2024/06/08
祖父「そりゃ、可哀想だ、辛かっただろうに、色々考えさせられるなー」
奥様が「フッ」とやり切った表情になる。
祖父「……ところで、アンタはこの犬たちを、ブランドバックか何かと思っているのか?」
奥様「え、えっ?」
祖父「そうするしか注目浴びれないのか?
”虐待されていましたー!”って言うブランド名が欲しかっただけなのか?
”動物助けています!” と言う肩書きが欲しかったのか?
この子らは別として、お前にはそう言う感情しか抱けない。
本当に普通の善良な人間なら、”虐待”と言うトラウマを犬から拭う方が大切じゃないか?
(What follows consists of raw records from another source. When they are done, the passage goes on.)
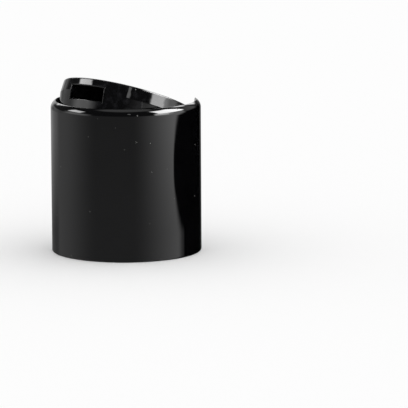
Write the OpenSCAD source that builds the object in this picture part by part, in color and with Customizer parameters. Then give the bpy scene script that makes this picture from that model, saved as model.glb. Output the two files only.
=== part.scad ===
// Disc top cap for a 24 mm bottle neck: a moulded shell with a disc that rocks in its well.
// Z is up and the foot of the skirt stands on z = 0. The spout looks along -Y, and the
// disc rocks about an axis along X. The disc is drawn open, with its spout raised.

/* [Neck and skirt] */
// Diameter of the neck bore, at the root of its thread
neck_bore_d = 24.2; // [23.4:0.1:25.4]
// Depth of the neck bore, from the foot to the deck
neck_depth = 19.7; // [17.5:0.1:22]
// Thickness of the skirt round the neck bore
skirt_wall = 1.65; // [1.45:0.05:2.2]
// Chamfer at the mouth of the neck bore
mouth_chamfer = 0.5; // [0.2:0.05:0.7]
// Fillet between the neck bore and the deck
neck_fillet = 0.95; // [0.5:0.05:1.2]
// Rounding of the outer edge at the foot
foot_round = 0.3; // [0.15:0.05:0.5]

/* [Deck] */
// Thickness of the deck over the neck bore
deck_t = 1.5; // [1.2:0.05:2.2]
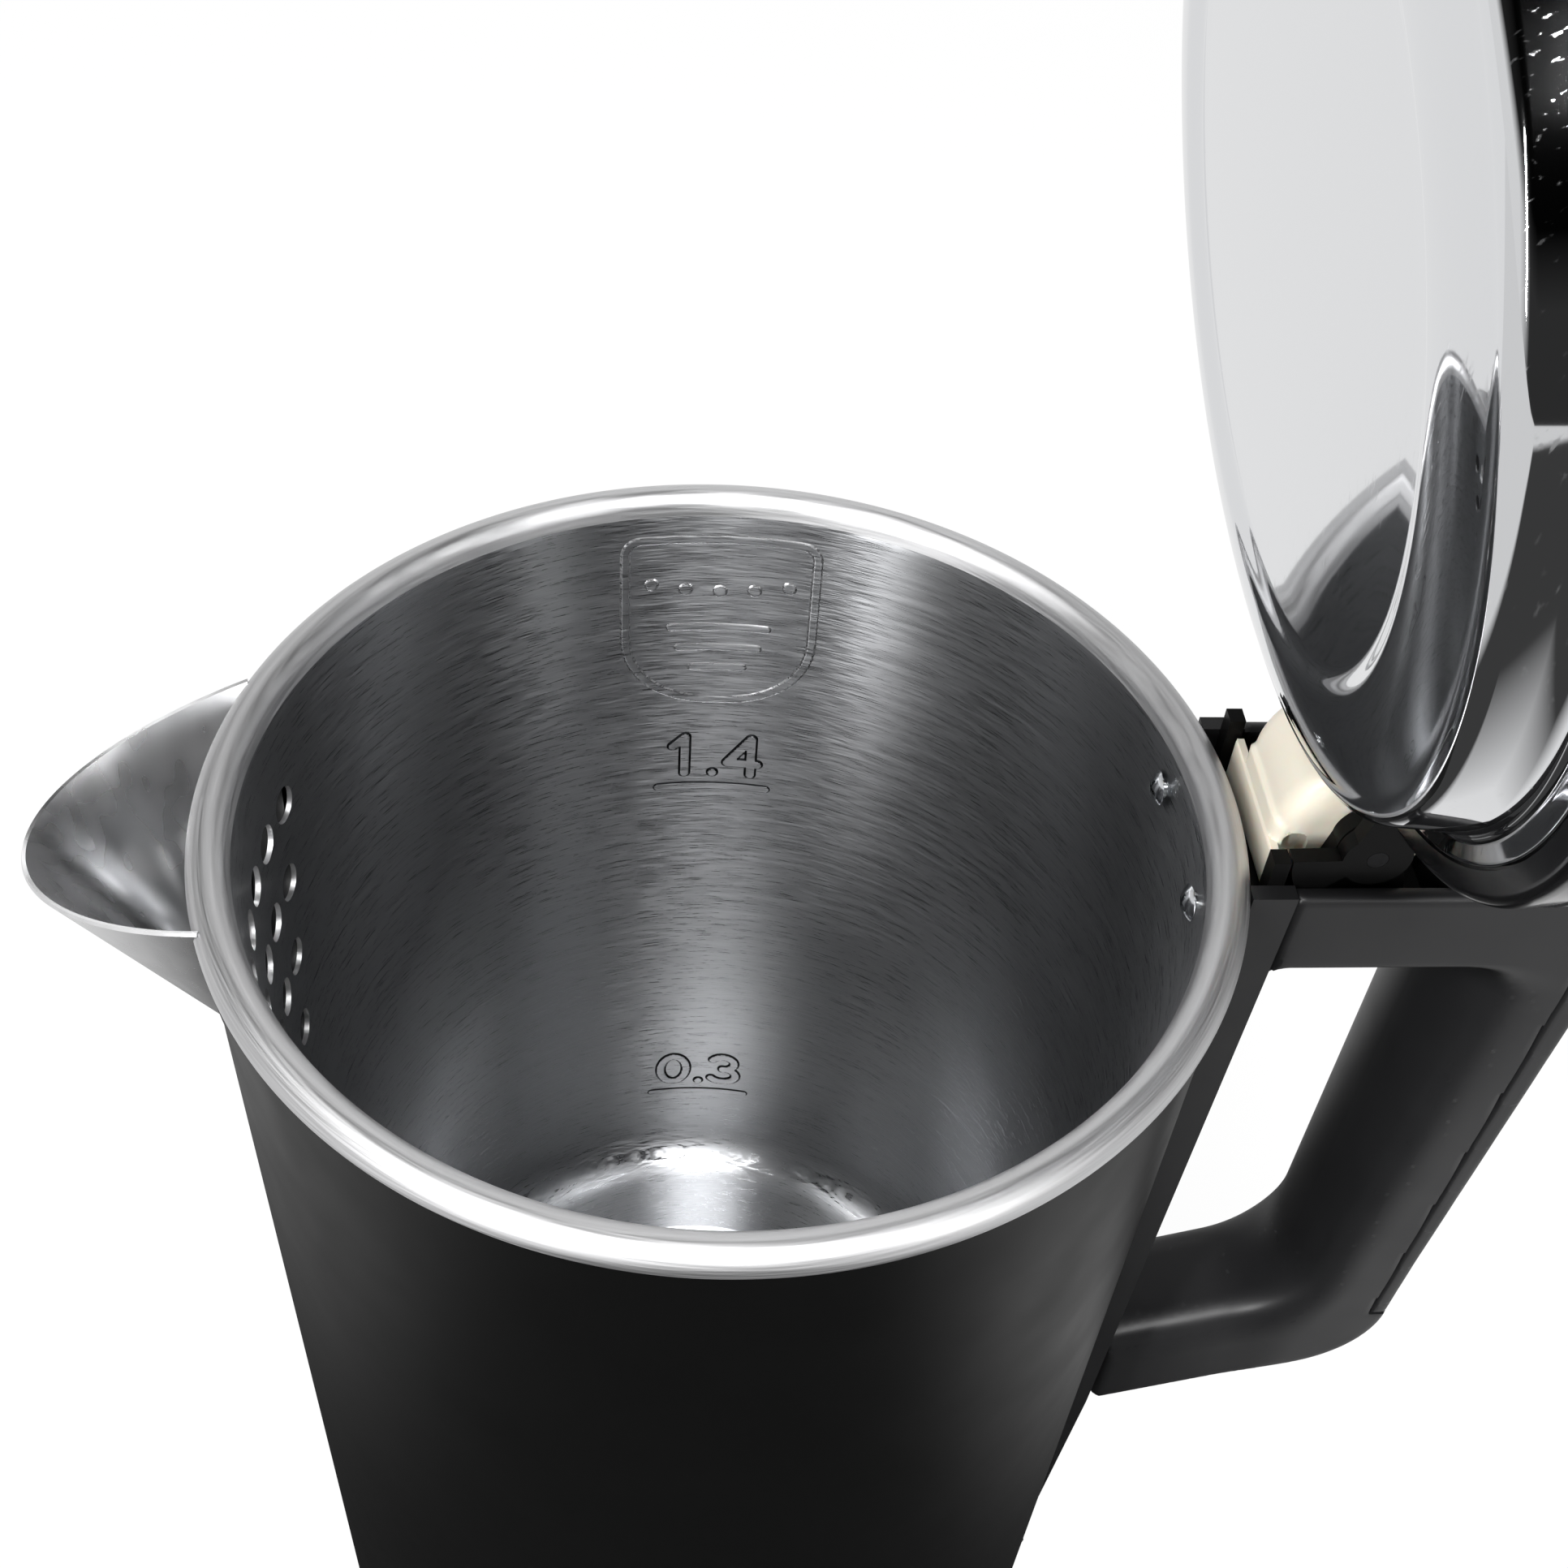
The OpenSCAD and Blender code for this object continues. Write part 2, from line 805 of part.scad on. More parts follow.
module release_button() {
    x0 = button_x[0];
    x1 = button_x[1];
    color("#262626")
        from_rim() {
            difference() {
                block([x0, -button_half, -2.2], [x1, button_half, 2]);
                translate([(x0 + x1) / 2, 0, 22])
                    rotate([90, 0, 0])
                        cylinder(h = 30, r = 20.8, center = true);
            }
            // wedge that drives the latch
            slab(slot_y - 0.6)
                polygon([
                    [wedge_x[0], -2], [wedge_x[1] + button_travel, -2],
                    [wedge_x[1] + button_travel, -5.4 + button_travel],
                    [wedge_x[1], -5.4], [wedge_x[0], -5.4]]);
            // snap legs with barbs under the top cover
            for (x = [110.9, 118.2])
                for (s = [-1, 1]) {
                    translate([x, s > 0 ? button_half - 1.3 : -button_half, -6.1])
                        cube([1.3, 1.3, 4.5]);
                    translate([x, s > 0 ? button_half - 1.3 : -button_half - 1, -6.1])
                        cube([1.3, 2.3, 1.4]);
                }
        }
}

module stacked_spring(r, wire, turns, pitch) {
    for (i = [0:turns - 1])
        translate([0, 0, i * pitch + wire])
            rotate_extrude($fn = 32)
                translate([r, 0])
                    circle(r = wire, $fn = 16);
}

// Spring behind the latch, along x, at the length it has with the latch drawn back
module latch_spring() {
    color("silver")
        from_rim()
            translate([slider_to + button_travel + 0.05, 0, spring_z])
                rotate([0, 90, 0])
                    stacked_spring(1.5, 0.3, 5, 0.59);
}

// Springs under the button, beside its wedge
module button_spring() {
    color("silver")
        from_rim()
            for (s = [-1, 1])
                translate([(button_x[0] + button_x[1]) / 2 + 1, s * 6.6, block_floor])
                    stacked_spring(1.05, 0.3, 12, 0.59);
}

// ---------------------------------------------------------------- base

heat_r = 50;
heat_t = 4;
element_r = 38;
element_wire = 3.3;
heat_low = under_pot - heat_t;

module heating_plate() {
    color("#b9bcc0")
        difference() {
            translate([0, 0, heat_low])
                cylinder(h = heat_t, r = heat_r);
            translate([0, 0, heat_low])
                rotate_extrude()
                    translate([element_r, 0])
                        circle(r = element_wire + 0.05, $fn = 32);
        }
}

module heating_element() {
    color("#8d8f92")
        translate([0, 0, heat_low]) {
            rotate([0, 0, 205])
                rotate_extrude(angle = 310)
                    translate([element_r, 0])
                        circle(r = element_wire, $fn = 32);
            for (a = [205, 155])
                rotate([0, 0, a])
                    translate([element_r, 0, -12])
                        cylinder(h = 12, r = 2, $fn = 24);
        }
}

control_r = 24;
control_low = 30;
control_high = 60;
disc_t = 1.2;

module bimetal_discs() {
    color("#a08a5a")
        for (a = [60, 300])
            rotate([0, 0, a])
                translate([14, 0, heat_low - disc_t])
                    cylinder(h = disc_t, r = 8, $fn = 48);
}

control_screw_a = [0, 120, 240];

module thermal_control() {
    color("#d8d2c4")
        difference() {
            union() {
                translate([0, 0, control_low])
                    cylinder(h = control_high - control_low, r = control_r);
                for (a = [60, 300])
                    rotate([0, 0, a])
                        translate([14, 0, control_high - 1])
                            cylinder(h = heat_low - disc_t - control_high + 1, r = 6, $fn = 48);
                for (a = control_screw_a)
                    rotate([0, 0, a])
                        translate([19, 0, control_high - 1])
                            cylinder(h = heat_low - control_high + 1, r = 3.5, $fn = 32);
            }
            for (a = control_screw_a)
                rotate([0, 0, a])
                    translate([19, 0, 50])
                        cylinder(h = 30, r = 1.7, $fn = 32);
            for (a = control_screw_a)
                rotate([0, 0, a])
                    translate([19, 0, control_low - 1])
                        cylinder(h = 23, r = 3.2, $fn = 32);
        }
}

module control_screws() {
    color("gainsboro")
        for (a = control_screw_a)
            rotate([0, 0, a])
                translate([19, 0, 0]) {
                    translate([0, 0, 50])
                        cylinder(h = heat_low - 50, r = 1.6, $fn = 32);
                    translate([0, 0, 49.6])
                        cylinder(h = 2.3, r = 2.9, $fn = 32);
                }
}

plate_high = 3;
socket_wall = 3.4;

module connector_socket() {
    outer = socket_r + socket_wall;
    color("#17191b")
        difference() {
            union() {
                cylinder(h = control_low, r = outer);
                translate([0, 0, plate_high + 0.05])
                    cylinder(h = 2, r = outer + 5);
            }
            translate([0, 0, -1])
                cylinder(h = socket_depth + 1, r = socket_r);
            for (a = contact_a)
                rotate([0, 0, a])
                    translate([8, 0, 10])
                        cylinder(h = 30, r = 1.25, $fn = 24);
        }
}

contact_a = [90, 210, 330];

// Contacts, flush with the roof of the connector
module socket_contacts() {
    color("#c8a24a")
        for (a = contact_a)
            rotate([0, 0, a])
                translate([8, 0, socket_depth])
                    cylinder(h = control_low - socket_depth - 0.1, r = 1.2, $fn = 24);
}

post_a = [60, 180, 300];
post_x = 61;
cradle_low = 60;
cradle_t = 4;

module pot_cradle() {
    color("#2c2c2c")
        difference() {
            union() {
                translate([0, 0, cradle_low])
                    difference() {
                        cylinder(h = cradle_t, r = shell_in(rim_z - cradle_low) - 0.1);
                        translate([0, 0, -1])
                            cylinder(h = cradle_t + 2, r = heat_r + 1.5);
                    }
                for (a = post_a)
                    rotate([0, 0, a])
                        translate([post_x, 0, plate_high + 0.02])
                            cylinder(h = cradle_low - plate_high + 1, r = 5, $fn = 48);
            }
            for (a = post_a)
                rotate([0, 0, a])
                    translate([post_x, 0, plate_high - 1])
                        cylinder(h = 16, r = 1.5, $fn = 32);
            // steam tube passes through
            translate([tube_low_x, 0, cradle_low - 1])
                cylinder(h = cradle_t + 2, r = 3, $fn = 32);
        }
}

module pot_gasket() {
    bend_z = rim_z - pot_depth + floor_bend;
    bend_out = floor_bend + pot_t + 0.05;
    seat = arc(floor_r, bend_z, bend_out, -80, -50, 6);
    color("#9a3b2e")
        rotate_extrude()
            polygon(concat(seat, [[seat[6][0], cradle_low + cradle_t], [seat[0][0], cradle_low + cradle_t]]));
}

module base_plate() {
    lip = shell_in(rim_z - 6) - 0.15;
    color("#161616")
        difference() {
            union() {
                cylinder(h = plate_high, r = lip);
                translate([0, 0, plate_high - 0.5])
                    difference() {
                        cylinder(h = 4.5, r = lip);
                        translate([0, 0, -1])
                            cylinder(h = 7, r = lip - 2);
                        translate([50, -slot_half - 1, -1])
                            cube([30, 2 * slot_half + 2, 8]);
                    }
            }
            translate([0, 0, -1])
                cylinder(h = 10, r = socket_r + socket_wall + 0.1);
            for (a = post_a)
                rotate([0, 0, a])
                    translate([post_x, 0, 0]) {
                        translate([0, 0, -1])
                            cylinder(h = 6, r = 1.7, $fn = 32);
                        translate([0, 0, -1])
                            cylinder(h = 2.5, r = 3.2, $fn = 32);
                    }
            for (a = foot_a)
                rotate([0, 0, a])
                    translate([foot_x, 0, -1])
                        cylinder(h = 1 + foot_sunk, r = foot_r + 0.1, $fn = 48);
        }
}

module base_screws() {
    color("gainsboro")
        for (a = post_a)
            rotate([0, 0, a])
                translate([post_x, 0, 0]) {
                    translate([0, 0, 1.3])
                        cylinder(h = 15, r = 1.45, $fn = 32);
                    translate([0, 0, 0.1])
                        cylinder(h = 1.25, r = 3, $fn = 32);
                }
}

foot_a = [30, 90, 150, 210, 270, 330];
foot_x = 56;
foot_r = 6;
foot_sunk = 1.2;

module feet() {
    color("#0c0c0c")
        for (a = foot_a)
            rotate([0, 0, a])
                translate([foot_x, 0, -foot_h])
                    cylinder(h = foot_h + foot_sunk, r = foot_r, $fn = 48);
}

tube_r = 1.5;
tube_high_x = 70.95;
tube_low_x = 64.5;
tube_low_z = 30;
tube_bore = 0.9;
tube_end_x = 79;

// Steam tube: inlet from the hinge block, then down between pot and shell
module steam_tube() {
    top = rim_z + tube_top;
    lean = atan((tube_high_x - tube_low_x) / (top - tube_low_z));
    color("#e6e3da")
        difference() {
            union() {
                translate([tube_high_x, 0, top])
                    rotate([0, 180 + lean, 0])
                        translate([0, 0, -tube_r - 0.6])
                            cylinder(h = top - tube_low_z, r = tube_r, $fn = 32);
                rod_x(0, top, tube_r - 0.1, tube_high_x, tube_end_x);
            }
            translate([tube_high_x, 0, top])
                rotate([0, 180 + lean, 0])
                    cylinder(h = top, r = tube_bore, $fn = 32);
            rod_x(0, top, tube_bore - 0.1, tube_high_x + 0.3, tube_end_x + 1);
        }
}

// ---------------------------------------------------------------- switch

pivot = [61, 13];
ear_y = 11;
ear_t = 2;
lever_half = 8.5;

module switch_bracket() {
    color("#d8d2c4")
        difference() {
            union() {
                for (s = [-1, 1])
                    translate([0, s * (ear_y + ear_t / 2), 0])
                        slab(ear_t / 2)
                            polygon([
                                [pivot[0] - 4, plate_high], [pivot[0] + 4, plate_high],
                                [pivot[0] + 3, pivot[1] + 3.5], [pivot[0] - 3, pivot[1] + 3.5]]);
                block([pivot[0] - 4, -ear_y - ear_t, plate_high], [pivot[0] + 4, ear_y + ear_t, plate_high + 1.6]);
            }
            rod_y(pivot[0], pivot[1], 1.5 - eps, -20, 20);
        }
}

module switch_pin() {
    color("gainsboro")
        rod_y(pivot[0], pivot[1], 1.5, -ear_y - ear_t, ear_y + ear_t);
}

module switch_lever() {
    color("#202020")
        difference() {
            union() {
                rod_y(pivot[0], pivot[1], 3.4, -ear_y + gap, ear_y - gap);
                block([pivot[0] - 9, -3, pivot[1] - 1.5], [pivot[0], 3, pivot[1] + 1.5]);
                block([pivot[0], -4, pivot[1] - 2.4], [74, 4, pivot[1] + 2.4]);
                slab(lever_half)
                    polygon([
                        [70.8, pivot[1] - 3], [76.4, pivot[1] - 3], [77, pivot[1] + 1],
                        [75.4, pivot[1] + 3.6], [70.8, pivot[1] + 3.6]]);
            }
            rod_y(pivot[0], pivot[1], 1.5 + 0.06, -20, 20);
        }
}

module micro_switch() {
    color("#3a3a3a")
        difference() {
            block([38, -7, plate_high], [51.4, 7, pivot[1] + 6]);
            block([46, -4.5, pivot[1] - 4.5], [52, 4.5, pivot[1] + 7]);
        }
}

wire_y = [-4.5, 4.5];
wire_t = 1.1;
wire_x = 43;
wire_z = 40;

// Two leads: up from the micro switch, then across to the control
module lead_wires() {
    color("#c23b22")
        for (y = wire_y) {
            translate([wire_x, y, pivot[1] + 6])
                cylinder(h = wire_z - pivot[1] - 6, r = wire_t, $fn = 24);
            translate([wire_x, y, wire_z])
                sphere(r = wire_t, $fn = 24);
            rod_x(y, wire_z, wire_t, control_r - 0.2, wire_x, 24);
        }
}

inner_pot();
outer_shell();
spout();
spout_gasket();
handle_rail();
handle_shell();
handle_cover();
handle_top_cover();
handle_screws();
cover_screws();
rail_screws();
hinge_block();
hinge_pin();
spring_drum();
lid_spring();
latch_spring();
button_spring();
lid_plate();
lid_ring();
lid_cover();
hinge_arm();
lid_screws();
latch_slider();
release_button();
heating_plate();
heating_element();
bimetal_discs();
thermal_control();
control_screws();
connector_socket();
socket_contacts();
pot_cradle();
pot_gasket();
base_plate();
base_screws();
feet();
steam_tube();
switch_bracket();
switch_pin();
micro_switch();
lead_wires();
switch_lever();
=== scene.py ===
import json
import math
import bmesh
import bpy
import numpy as np
from mathutils import Matrix, Vector


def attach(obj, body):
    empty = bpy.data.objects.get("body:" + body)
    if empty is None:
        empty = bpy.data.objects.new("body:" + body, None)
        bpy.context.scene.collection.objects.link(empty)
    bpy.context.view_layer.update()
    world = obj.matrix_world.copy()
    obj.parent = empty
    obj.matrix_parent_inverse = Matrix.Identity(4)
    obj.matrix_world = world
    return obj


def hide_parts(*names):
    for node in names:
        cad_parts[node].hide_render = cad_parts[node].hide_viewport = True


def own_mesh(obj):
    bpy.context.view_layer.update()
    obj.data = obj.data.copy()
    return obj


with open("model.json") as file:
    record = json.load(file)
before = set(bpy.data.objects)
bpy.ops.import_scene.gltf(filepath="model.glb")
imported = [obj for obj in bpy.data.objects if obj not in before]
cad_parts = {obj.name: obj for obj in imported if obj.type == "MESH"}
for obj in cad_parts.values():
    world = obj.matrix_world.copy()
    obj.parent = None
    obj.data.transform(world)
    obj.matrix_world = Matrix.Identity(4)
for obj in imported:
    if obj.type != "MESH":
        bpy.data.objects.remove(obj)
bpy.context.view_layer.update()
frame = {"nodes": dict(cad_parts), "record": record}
nodes = frame["nodes"]
MM = 0.001
RIM = 0.250          # height of the rim above the base plate


# ------------------------------------------------------------------ camera

CAMERA_AT = (-0.01477, -0.19236, RIM + 0.19931)
AZIMUTH, ELEVATION, ROLL = -6.77, 45.44, 4.92      # degrees
LENS, SENSOR = 44.72, 36                           # mm
NEAR, FAR = 0.01, 20


def set_camera():
    """Camera over the front of the pot, looking down into it, a little rolled."""
    azimuth, elevation, roll = (math.radians(v) for v in (AZIMUTH, ELEVATION, ROLL))
    forward = Vector((
        -math.sin(azimuth) * math.cos(elevation),
        math.cos(azimuth) * math.cos(elevation),
        -math.sin(elevation)))
    right = Vector((math.cos(azimuth), math.sin(azimuth), 0))
    up = right.cross(forward)
    right, up = (
        math.cos(roll) * right + math.sin(roll) * up,
        -math.sin(roll) * right + math.cos(roll) * up)
    data = bpy.data.cameras.new("camera")
    data.sensor_width = SENSOR
    data.lens = LENS
    data.clip_start = NEAR
    data.clip_end = FAR
    camera = bpy.data.objects.new("camera", data)
    turn = Matrix((right, up, -forward)).transposed().to_4x4()
    camera.matrix_world = Matrix.Translation(CAMERA_AT) @ turn
    bpy.context.scene.collection.objects.link(camera)
    bpy.context.scene.camera = camera


set_camera()


# --------------------------------------------------------------- materials

def colour(text):
    """Linear colour of an sRGB hex value."""
    parts = [int(text[i:i + 2], 16) / 255 for i in (1, 3, 5)]
    return [p / 12.92 if p <= 0.04045 else ((p + 0.055) / 1.055) ** 2.4 for p in parts] + [1]


def add(tree, kind, values=None, **settings):
    """A node with its settings, its input values, and its links where a value is a socket."""
    node = tree.nodes.new(kind)
    for name, value in settings.items():
        setattr(node, name, value)
    for key, value in (values or {}).items():
        if isinstance(value, bpy.types.NodeSocket):
            tree.links.new(value, node.inputs[key])
        else:
            node.inputs[key].default_value = value
    return node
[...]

犬が完全に人に懐いて、そこで人知れず”あー、良かった”。
そうして笑える方がワシは好きだ」
奥様「( ゚д゚ )……」
こんな感じで硬直したかと思うと、三十秒ぐらいしてから顔をカーッと赤くして、子供の様に泣き出して大変だった。
幸い名刺に書かれていた家電に電話をかけ、息子さんに迎えに来てもらったが何度も謝ってた。
ただ、去り際。
祖父「ワシなんかより、犬の方がよっぽど耳いいぞー。
お前の小言なんか全部聞き取ってるかもしれないぞー」と悪戯に笑いながら言った。
元々祖父は、近所でもかなり有名な犬のブリーダーだったらしく、犬が大大大好きすぎるし、団体に所属しないで悪徳ブリーダーを懲らしめてた(仲間と)様な人。
故に、愛護団体にも顔見知りの人がいるらしく、名刺に書いてあった会にも知り合いが居た、
名刺から会へ電話し、その人への連絡先を確認。
その後、ことの事情を全て説明。
電話口から聞こえてくる相手は
「すみません」と、何度も謝ってる声。
ただ、最期に。
祖父「ほんじゃ、虐待されていた犬で、あの野郎(奥様)が一緒に助けたのは本当なんだな?
ってことは、虐待されていた犬をあそこまで元気にしたのは本物だな。
毛の手入れも、元気な方の犬の表情も、体格も、全部よかったからな!
”その気持ちを忘れないように”と、伝えておいてくれ!」
祖父曰く、犬好きに”根から悪い奴”は居ないらしい。
ちなみに、その奥様は最近ここらを散歩ルートに入れた人らしく、近所の犬を飼っている家から
『虐待自慢』するから、煙たがられてたそうな。
ただ祖父は
「もう一度、この道通らねーかなー、犬可愛かったなー」
と、きつく言い過ぎたのを後悔しているようです。